# Task brief
Reproduce each line exactly, including spacing and punctuation.

# Rows from a 3D modeling dataset
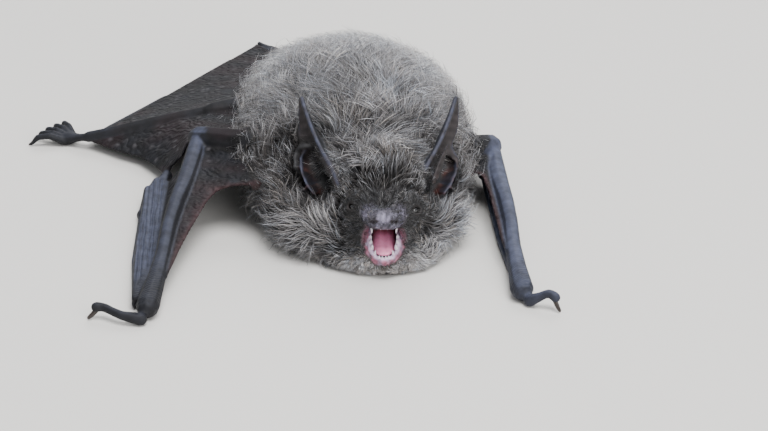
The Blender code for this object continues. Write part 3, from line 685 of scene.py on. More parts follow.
def new_material(name, roughness, colour=None, values=None):
    """A material and its Principled shader, with values for more of its sockets."""
    material = bpy.data.materials.new(name)
    material.use_nodes = True
    shader = material.node_tree.nodes["Principled BSDF"]
    shader.inputs["Roughness"].default_value = roughness
    if colour is not None:
        shader.inputs["Base Color"].default_value = (*colour, 1)
        material.diffuse_color = (*colour, 1)
    for socket, value in (values or {}).items():
        shader.inputs[socket].default_value = value
    return material, shader


def carried(tree, name="tint"):
    """What the surface carries under this name."""
    return add_node(tree, "ShaderNodeAttribute", attribute_name=name)


def grain_group():
    """Fine uneven relief and tone for skin and horn, as a height and a share."""
    if "Fine grain" in bpy.data.node_groups:
        return bpy.data.node_groups["Fine grain"]
    group, start, end = new_group("Fine grain", ["Size"], ["Height", "Tone"])
    place = add_node(group, "ShaderNodeTexCoord")
    pores = add_node(group, "ShaderNodeTexVoronoi", feature="DISTANCE_TO_EDGE")
    cloud = add_node(group, "ShaderNodeTexNoise", {"Detail": 4})
    coarser = add_node(group, "ShaderNodeMath", {1: 0.35}, operation="MULTIPLY")
    both = add_node(group, "ShaderNodeMath", {1: 0.7}, operation="MULTIPLY_ADD")
    join(
        group,
        (place, "Object", pores, "Vector"),
        (place, "Object", cloud, "Vector"),
        (start, "Size", pores, "Scale"),
        (start, "Size", coarser, 0),
        (coarser, 0, cloud, "Scale"),
        (pores, "Distance", both, 0),
        (cloud, "Fac", both, 2),
        (both, 0, end, "Height"),
        (cloud, "Fac", end, "Tone"),
    )
    return group


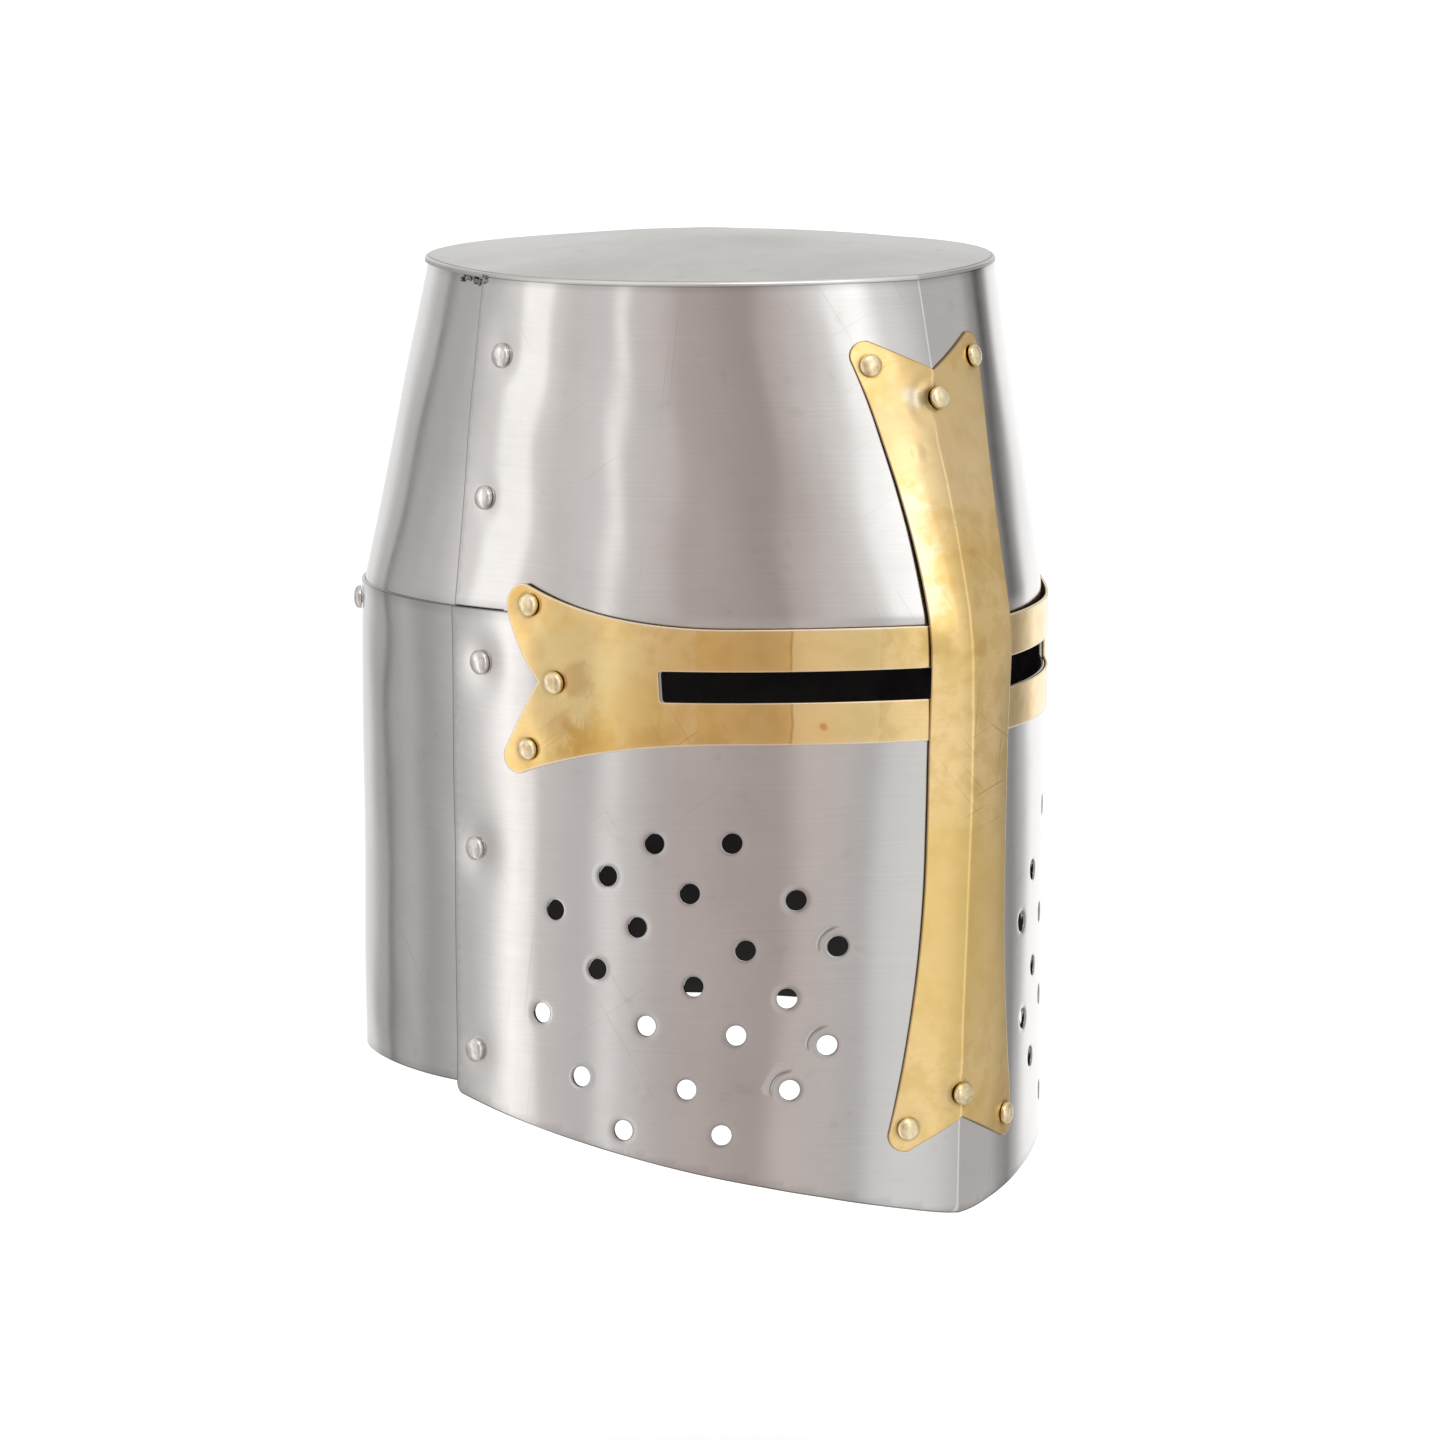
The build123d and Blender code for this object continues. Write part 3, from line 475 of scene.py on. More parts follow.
brass = brushed_metal("brushed brass", (0.87, 0.64, 0.31), (0.79, 0.535, 0.19), 0.2, 0.75, 2400.0, 0.05,
                      15.0, (0.60, 0.33, 0.11), 0.35, 0.08, 0.35, 0.6, brass_stains_and_painted_light, brass_painted_reflection_bands, brass_scuffs,
                      ((120.0, (0.68, 0.47, 0.17), 0.45),), edge_polish=0.3)
print("metals:", steel.name, crown_steel.name, brass.name)

# %% Blackened inside of the plates


def dark_inside(name, colour, dark):
    """The unpolished inner face of a plate: blue-black scale, with rust where it has worn."""
    material, tree, shader, where = new_material(name)
    stain = placed(tree, stain_group, {"Vector": where, "Scale": 40.0, "Edge": 0.2})
    tone = mix_colour(tree, smooth_step(tree, stain.outputs["Cloud"], 0.35, 0.65), dark, colour)
    tone = mix_colour(tree, sums(tree, "MULTIPLY", stain.outputs["Blots"], 0.6), tone, (0.09, 0.04, 0.02))
    wire(tree, tone, shader.inputs["Base Color"])
    shader.inputs["Metallic"].default_value = 0.6
    wire(tree, smooth_step(tree, stain.outputs["Cloud"], 0.3, 0.7, 0.5, 0.72), shader.inputs["Roughness"])
    wire(tree, bumped(tree, noise(tree, where, 600.0, 3.0), 0.00008, 0.5), shader.inputs["Normal"])
    return material


scale_black = dark_inside("blackened steel", (0.055, 0.05, 0.048), (0.028, 0.026, 0.027))
brass_back = dark_inside("brass back", (0.22, 0.14, 0.06), (0.13, 0.08, 0.035))
print("inner faces:", scale_black.name, brass_back.name)

# %% Rivet heads


def polished(name, colour, dark, roughness):
    """A hammered and polished rivet head: darker in clouds and in small blots."""
    material, tree, shader, where = new_material(name)
    stain = placed(tree, stain_group, {"Vector": where, "Scale": 260.0, "Edge": 0.12})
    tone = mix_colour(tree, smooth_step(tree, stain.outputs["Cloud"], 0.35, 0.7), colour, dark)
    tone = mix_colour(tree, sums(tree, "MULTIPLY", stain.outputs["Blots"], 0.5), tone,
                      tuple(0.4 * c for c in dark))
    wire(tree, tone, shader.inputs["Base Color"])
    shader.inputs["Metallic"].default_value = 1.0
    wire(tree, smooth_step(tree, stain.outputs["Cloud"], 0.3, 0.7, roughness, roughness + 0.12),
         shader.inputs["Roughness"])
    wire(tree, bumped(tree, noise(tree, where, 900.0, 3.0), 0.00006, 0.5), shader.inputs["Normal"])
    return material


rivet_steel = polished("polished rivet steel", (0.76, 0.74, 0.72), (0.55, 0.53, 0.51), 0.2)
rivet_brass = polished("polished rivet brass", (0.96, 0.84, 0.56), (0.66, 0.51, 0.28), 0.24)
washer_steel = polished("dull washer steel", (0.35, 0.34, 0.33), (0.22, 0.21, 0.20), 0.4)
weld_steel = polished("weld spatter steel", (0.34, 0.32, 0.30), (0.12, 0.11, 0.10), 0.26)
print("rivet finishes:", rivet_steel.name, rivet_brass.name)

# %% Leather and thread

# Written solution
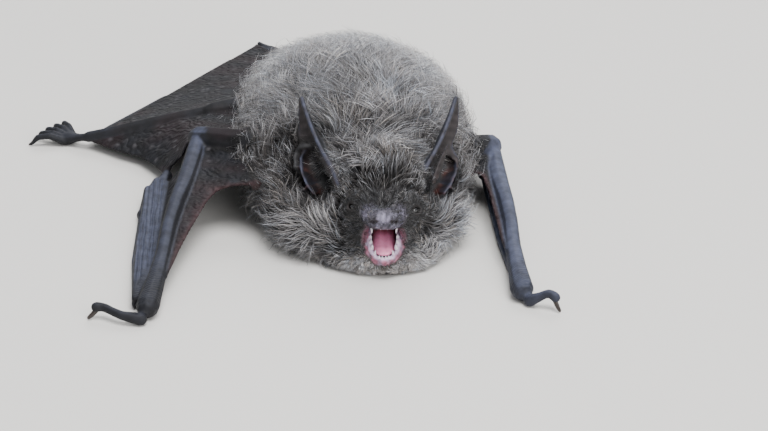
The Blender code for this object continues. Write part 3, from line 685 of scene.py on. More parts follow.
def new_material(name, roughness, colour=None, values=None):
    """A material and its Principled shader, with values for more of its sockets."""
    material = bpy.data.materials.new(name)
    material.use_nodes = True
    shader = material.node_tree.nodes["Principled BSDF"]
    shader.inputs["Roughness"].default_value = roughness
    if colour is not None:
        shader.inputs["Base Color"].default_value = (*colour, 1)
        material.diffuse_color = (*colour, 1)
    for socket, value in (values or {}).items():
        shader.inputs[socket].default_value = value
    return material, shader


def carried(tree, name="tint"):
    """What the surface carries under this name."""
    return add_node(tree, "ShaderNodeAttribute", attribute_name=name)


def grain_group():
    """Fine uneven relief and tone for skin and horn, as a height and a share."""
    if "Fine grain" in bpy.data.node_groups:
        return bpy.data.node_groups["Fine grain"]
    group, start, end = new_group("Fine grain", ["Size"], ["Height", "Tone"])
    place = add_node(group, "ShaderNodeTexCoord")
    pores = add_node(group, "ShaderNodeTexVoronoi", feature="DISTANCE_TO_EDGE")
    cloud = add_node(group, "ShaderNodeTexNoise", {"Detail": 4})
    coarser = add_node(group, "ShaderNodeMath", {1: 0.35}, operation="MULTIPLY")
    both = add_node(group, "ShaderNodeMath", {1: 0.7}, operation="MULTIPLY_ADD")
    join(
        group,
        (place, "Object", pores, "Vector"),
        (place, "Object", cloud, "Vector"),
        (start, "Size", pores, "Scale"),
        (start, "Size", coarser, 0),
        (coarser, 0, cloud, "Scale"),
        (pores, "Distance", both, 0),
        (cloud, "Fac", both, 2),
        (both, 0, end, "Height"),
        (cloud, "Fac", end, "Tone"),
    )
    return group


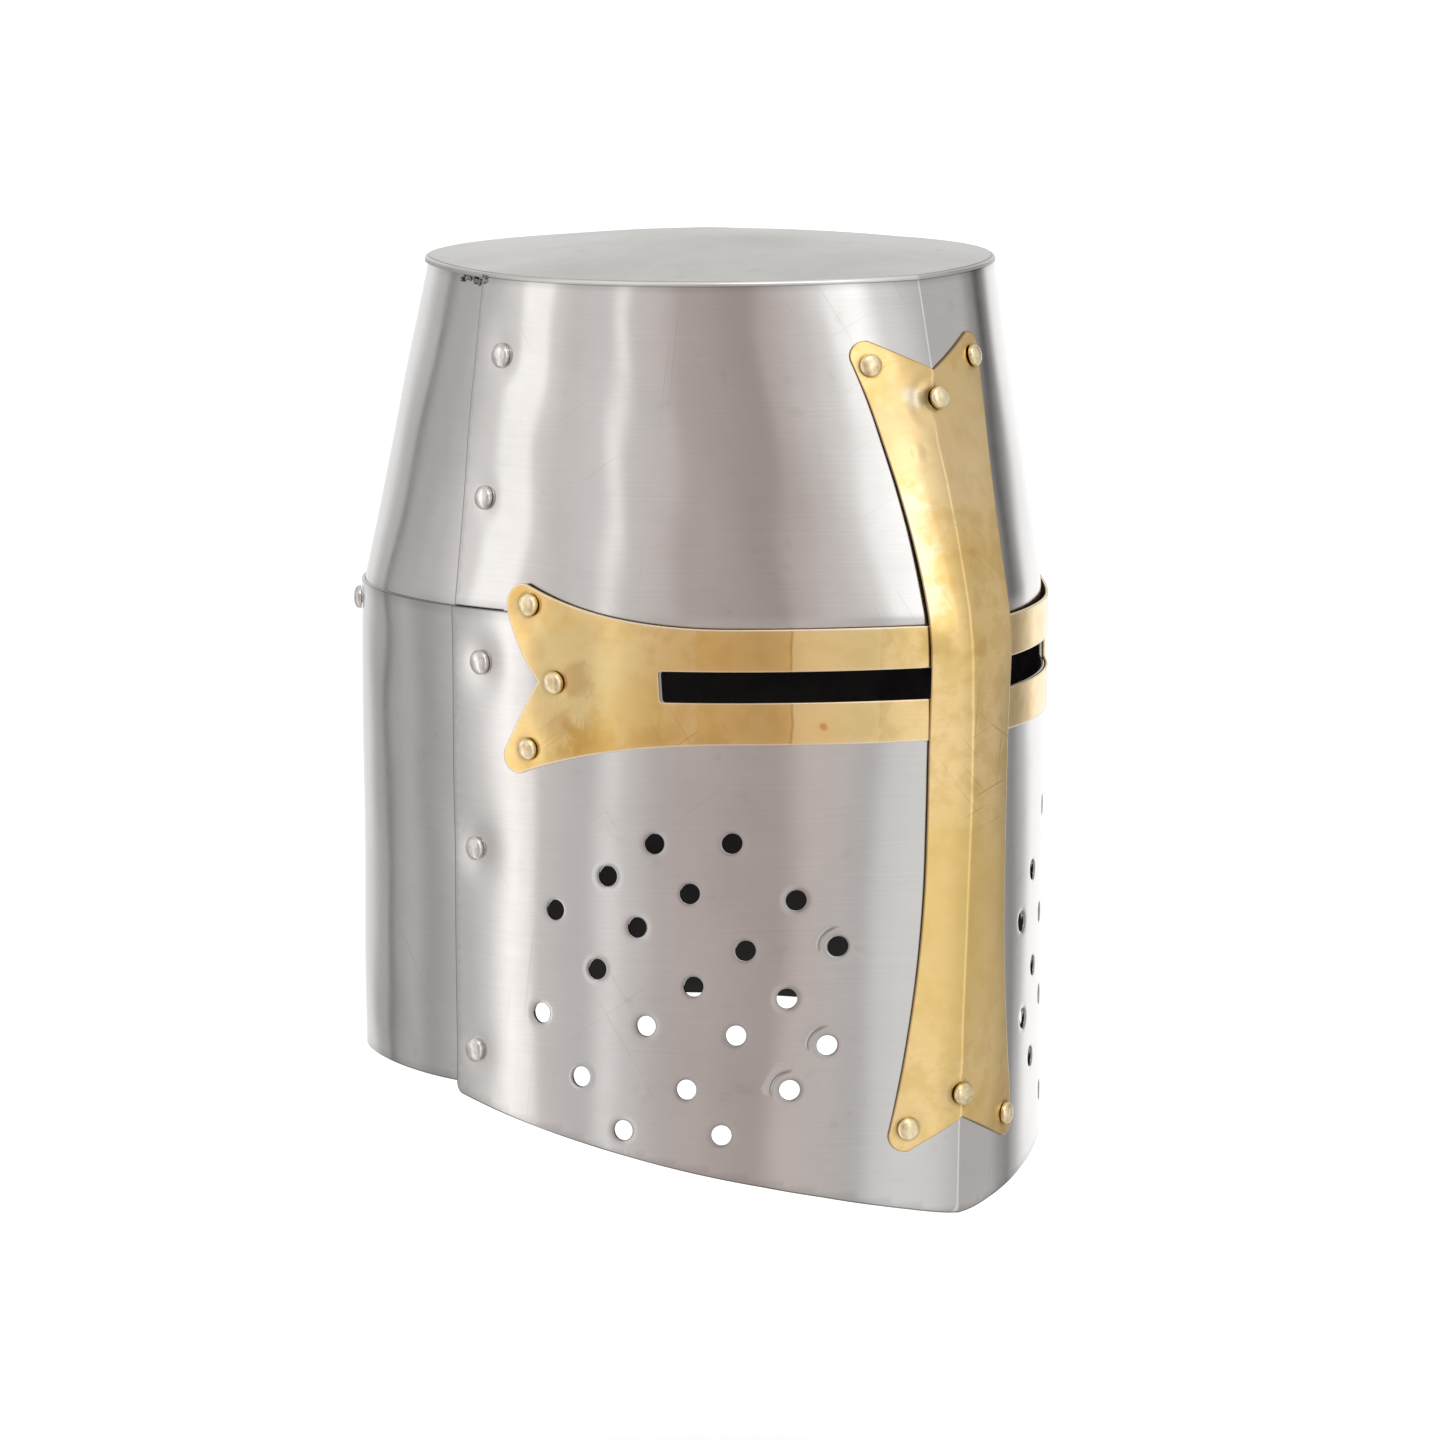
The build123d and Blender code for this object continues. Write part 3, from line 475 of scene.py on. More parts follow.
brass = brushed_metal("brushed brass", (0.87, 0.64, 0.31), (0.79, 0.535, 0.19), 0.2, 0.75, 2400.0, 0.05,
                      15.0, (0.60, 0.33, 0.11), 0.35, 0.08, 0.35, 0.6, brass_stains_and_painted_light, brass_painted_reflection_bands, brass_scuffs,
                      ((120.0, (0.68, 0.47, 0.17), 0.45),), edge_polish=0.3)
print("metals:", steel.name, crown_steel.name, brass.name)

# %% Blackened inside of the plates


def dark_inside(name, colour, dark):
    """The unpolished inner face of a plate: blue-black scale, with rust where it has worn."""
    material, tree, shader, where = new_material(name)
    stain = placed(tree, stain_group, {"Vector": where, "Scale": 40.0, "Edge": 0.2})
    tone = mix_colour(tree, smooth_step(tree, stain.outputs["Cloud"], 0.35, 0.65), dark, colour)
    tone = mix_colour(tree, sums(tree, "MULTIPLY", stain.outputs["Blots"], 0.6), tone, (0.09, 0.04, 0.02))
    wire(tree, tone, shader.inputs["Base Color"])
    shader.inputs["Metallic"].default_value = 0.6
    wire(tree, smooth_step(tree, stain.outputs["Cloud"], 0.3, 0.7, 0.5, 0.72), shader.inputs["Roughness"])
    wire(tree, bumped(tree, noise(tree, where, 600.0, 3.0), 0.00008, 0.5), shader.inputs["Normal"])
    return material


scale_black = dark_inside("blackened steel", (0.055, 0.05, 0.048), (0.028, 0.026, 0.027))
brass_back = dark_inside("brass back", (0.22, 0.14, 0.06), (0.13, 0.08, 0.035))
print("inner faces:", scale_black.name, brass_back.name)

# %% Rivet heads


def polished(name, colour, dark, roughness):
    """A hammered and polished rivet head: darker in clouds and in small blots."""
    material, tree, shader, where = new_material(name)
    stain = placed(tree, stain_group, {"Vector": where, "Scale": 260.0, "Edge": 0.12})
    tone = mix_colour(tree, smooth_step(tree, stain.outputs["Cloud"], 0.35, 0.7), colour, dark)
    tone = mix_colour(tree, sums(tree, "MULTIPLY", stain.outputs["Blots"], 0.5), tone,
                      tuple(0.4 * c for c in dark))
    wire(tree, tone, shader.inputs["Base Color"])
    shader.inputs["Metallic"].default_value = 1.0
    wire(tree, smooth_step(tree, stain.outputs["Cloud"], 0.3, 0.7, roughness, roughness + 0.12),
         shader.inputs["Roughness"])
    wire(tree, bumped(tree, noise(tree, where, 900.0, 3.0), 0.00006, 0.5), shader.inputs["Normal"])
    return material


rivet_steel = polished("polished rivet steel", (0.76, 0.74, 0.72), (0.55, 0.53, 0.51), 0.2)
rivet_brass = polished("polished rivet brass", (0.96, 0.84, 0.56), (0.66, 0.51, 0.28), 0.24)
washer_steel = polished("dull washer steel", (0.35, 0.34, 0.33), (0.22, 0.21, 0.20), 0.4)
weld_steel = polished("weld spatter steel", (0.34, 0.32, 0.30), (0.12, 0.11, 0.10), 0.26)
print("rivet finishes:", rivet_steel.name, rivet_brass.name)

# %% Leather and thread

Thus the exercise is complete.